Mr. Charron, who lives in Florida, founded Sallyport in 2003 and later made Mr. DeBlasio his 50-50 partner in the business. While the company's headquarters was listed as being in Bridgeville, the only operations there were the DeBlasio family's company, which provided accounting, payroll and tax services to Sallyport.
The contractor's business was overseas, providing security, logistics and other services, including shuttling Iraqi police trainees between Iraq and Jordan and building secure compounds for the U.S. Agency for International Development. DC Capital's KS International provided similar services in global trouble spots and purchased Sallyport to expand its business.
In July, DC Capital disclosed it had purchased a 5.2 percent interest in Michael Baker, a Moon engineering company that hired Sallyport as part of its post-war work in Iraq. DC Capital president Thomas Campbell said he wanted to discuss "strategic alternatives" with Baker, including a merger or seeking seats on Baker's board of directors.
According to lawsuits Mr. Charron filed last month in federal court in New York City and in Fairfax County, Va., he sold his stake in Sallyport in December 2010 after discovering the DeBlasios were making unauthorized transfers of money from the company to themselves. The lawsuits cite a $4.8 million wire transfer to the DeBlasios' Bridgeville company.
Pasquale DeBlasio said the $4.8 million transfer, made in June 2010, paid off a line of credit Sallyport had. Initially, John DeBlasio said it was for meeting Sallyport's payroll, but later said it was for payroll and the line of credit.
"Tom knew what we were doing and understood [the transfers] were for corporate purposes that were regular and customary," John DeBlasio said.
In turn, he accused Mr. Charron of taking $224,000 out of the company without authorization, including reimbursements for moving his family to Florida.
Also at issue is what DC Capital paid for Sallyport and whether Mr. Charron is entitled to a bonus that was to be triggered if Mr. DeBlasio sold the company for more than $65 million. Mr. DeBlasio said the price tag was $64.5 million, $7 million more than the private equity firm initially offered. Mr. Charron disputes that, citing an auditor's report filed in Mr. DeBlasio's lawsuit against the affiliates of DC Capital. The audit put the value of Sallyport at $82.8 million.
Mr. DeBlasio said he paid $40 million for Mr. Charron's half of Sallyport in December 2010. The sales agreement included a provision entitling Mr. Charron to a 20 percent bonus if Mr. DeBlasio sold Sallyport within a year for $65 million or more.
Mr. Charron's lawsuits maintain he is entitled to $16.6 million, or 20 percent of the $82.8 million value cited by the auditor.

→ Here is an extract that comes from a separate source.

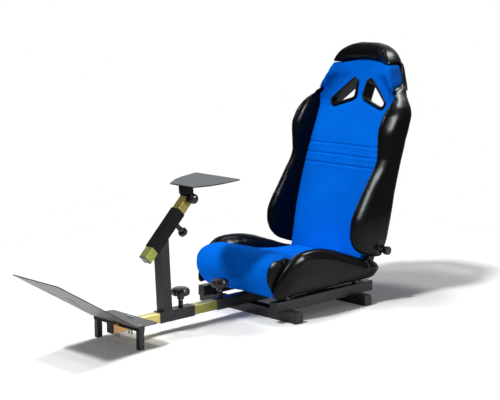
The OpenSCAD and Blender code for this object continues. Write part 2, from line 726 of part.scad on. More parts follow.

Mr. DeBlasio sued KS International in May over $4 million withheld from the sales price until DC Capital accounted for what cash and unpaid bills Sallyport had at the time of the sale as well as what payments it had coming from customers.
The lawsuit was filed after Mr. Campbell of DC Capital refused to turn over any of the $4 million. In a letter Mr. Campbell sent to Mr. DeBlasio in February, he said Mr. DeBlasio owed KS International money because of cash the Bridgeville man had drained from the company prior to the sale.
The letter is part of court records.
Mr. DeBlasio withdrew the lawsuit last month and said he is trying to settle the matter with Mr. Campbell.
In the meantime, Mr. DeBlasio cannot understand why Mr. Charron is suing him, given that he received $64.5 million for selling all of Sallyport after paying his former partner $40 million for half the company six months earlier.
Court records indicate that when Mr. DeBlasio and Mr. Charron put Sallyport on the market in 2010 before Mr. DeBlasio bought out his partner, prospective buyers valued the company at $90 million to $110 million.
"Any investment banker will tell you an expression of interest is hardly worth the paper it's written on," Franco DeBlasio said.
The DeBlasios said Sallyport's value fell as U.S. forces withdrew from Iraq, which accounted for a significant portion of Sallyport's revenue. John DeBlasio said he "was trying to sell a company that was in a free fall from a revenue perspective."
"[Mr. Charron] still can't admit to himself that the company was not worth what he thought it was worth," he said.